The number to the right of which all these zeros line up — to become millions — is the progressivist clergy. This clergy is the great threat to the institution of private property in Brazil.

* * *

In the early 60's, this threat was veiled. It was denounced in the book Agrarian Reform, a Question of Conscience, which I wrote along with the economist Luiz Mendonca de Freitas and Bishops Antonio de Castro Mayer and Geraldo Sigaud. Incidentally, Bishop Sigaud later became an advocate of land reform.

After 1964, Brazil had a period of peace, and most farmers dozed. But ever since 1964, the ranks of the episcopate have been continually swollen with new bishops, most of them favorable to agrarian reform. As a result, we have seen in recent years an even greater offensive coming from the ashes of agrireformism mixed with the heavy dust of negligence.

In 1980, the National Conference of Brazilian Bishops (CNBB) published the document "The Church and Land Issues," fomenting compulsory division of large and medium-sized rural properties. One hundred and sixty bishops approved the document.

Then I wrote the book I Am a Catho­lic: Can I Oppose Land Reform? This work, including a polished technical study by the intelligent and cultured economist, Carlos del Campo, was very well received: 20,000 copies were sold in only six months.

In spite of this, during the land invasions that followed, inspired and at times even promoted by the "Catholic left," some of the farmers were still indolent or disconcerted. Precisely the farmers, much stronger as a class than the movement of progressivist clergymen whose prestige has been undermined by their liturgical extravagance, permis­sive moral guidance, and noisy leftism.

Because of this inertia of so many farmers (except for some valorous idealists who are not always followed and thus attain successes smaller than they deserve), the leftist clergy, with the aspergillum in hand, have just taken another step. In Goiania, the Pastoral Commission on the Land (in charge of the CNBB's rural policy in all of Brazil) has thrown down the gauntlet by electing a new board of directors. The new president, Msgr. Moacyr Grechi, is a staunch agrireformist; the vice-president (the president's right-hand-man in this type of organization) is Msgr. Pedro Casaldaliga, the communists' dream bishop, the inciter of all kinds of divisions and invasions of land. The man is really dangerous because of his aspergillum, and not because of the literary flowers of his colorless poetry.

* * *

This provocation by the CNBB takes place in a highly charged ecclesiastical atmosphere. Archbishop Helder Carrara, yesterday's Casaldaliga, recently celebrated his priestly jubilee and received a letter from John Paul II. Here are some excerpts:

"Everyone knows and recognizes that the goodness of God has laden you with gifts, talents and piety. Adorned with these gifts, you have been able to carry out missions of inestimable value from your promising youth to this day…

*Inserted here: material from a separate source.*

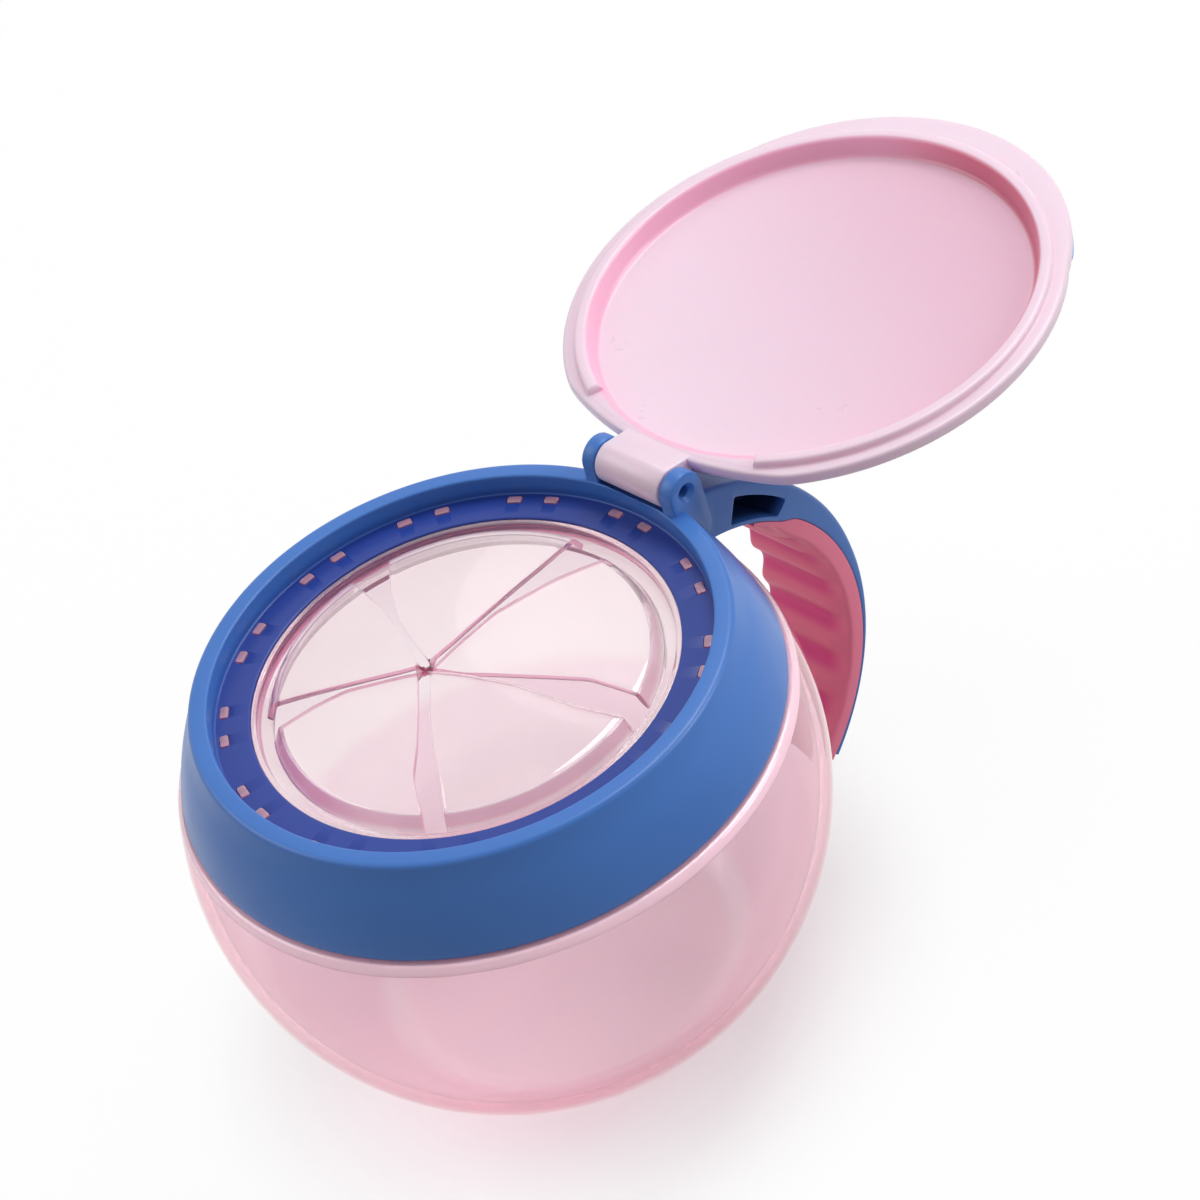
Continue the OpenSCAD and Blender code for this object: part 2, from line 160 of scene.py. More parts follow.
sheet_finish = Finish(bpy.data.materials.new("white_sheet"))
tone = sheet_finish.mixed(sheet_finish.seen(), (sheet_back,) * 3, (sheet_white,) * 3)
paper = sheet_finish.add("BsdfDiffuse", values={"Color": tone})
glow = sheet_finish.add("Emission", values={"Color": (1, 1, 1, 1), "Strength": 1.0})
away = sheet_finish.vector("LENGTH", sheet_finish.add("TexCoord")["Object"])
glow_share = away.step(glow_first * mm, glow_last * mm) * (glow_far - glow_near) + glow_near
sheet_skin = sheet_finish.add(
    "MixShader", values={0: sheet_finish.seen() * glow_share, 1: paper, 2: glow}
)
sheet_finish.add("OutputMaterial", values={"Surface": sheet_skin})

half = sheet_side * mm / 2
sheet_corners = ((-half, -half), (half, -half), (half, half), (-half, half))
sheet_mesh = bpy.data.meshes.new("table_sheet")
sheet_mesh.from_pydata([(x, y, -sheet_drop * mm) for x, y in sheet_corners], [], [(0, 1, 2, 3)])
sheet_mesh.materials.append(sheet_finish.owner)
sheet = bpy.data.objects.new("table_sheet", sheet_mesh)
scene.collection.objects.link(sheet)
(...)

"God and the brethren have been for you two poles of the same arc, emitting the luminous spark of love. You have always earnestly sought to offer God, the Creator of all things, everything you had: zeal, efforts and meditations, your whole life beginning with your priestly ordination through your most recent accomplishments."

Just now Archbishop Camara, through frequent television appearances, is striving to give new vigor to his demagogic charms withered by a long silence.

When in 1977 the Bishop of Cam­pos, Msgr. Antonio de Castro Mayer, famous for his anticommunist and anti-progressivist stands, celebrated his priestly jubilee, the Vatican kept silent. Only recently was that silence broken when, to the surprise of Bishop Mayer's friends, news came out that John Paul II had given him his resignation from the Diocese of Campos.

* * *

I know that good friends sometimes purr: "The warnings and books of the TFP against land occupations are not enough." I feel like smiling… with sorrow. What do they want? Should we carry them on our backs? The antireformists of the cities and countryside are taking so long to organize into a vast united front. How can we effective­ly defend for them rights which they themselves do not defend?

Friends, what do you gain by grumbling against those who defend you and not acting against those who attack you?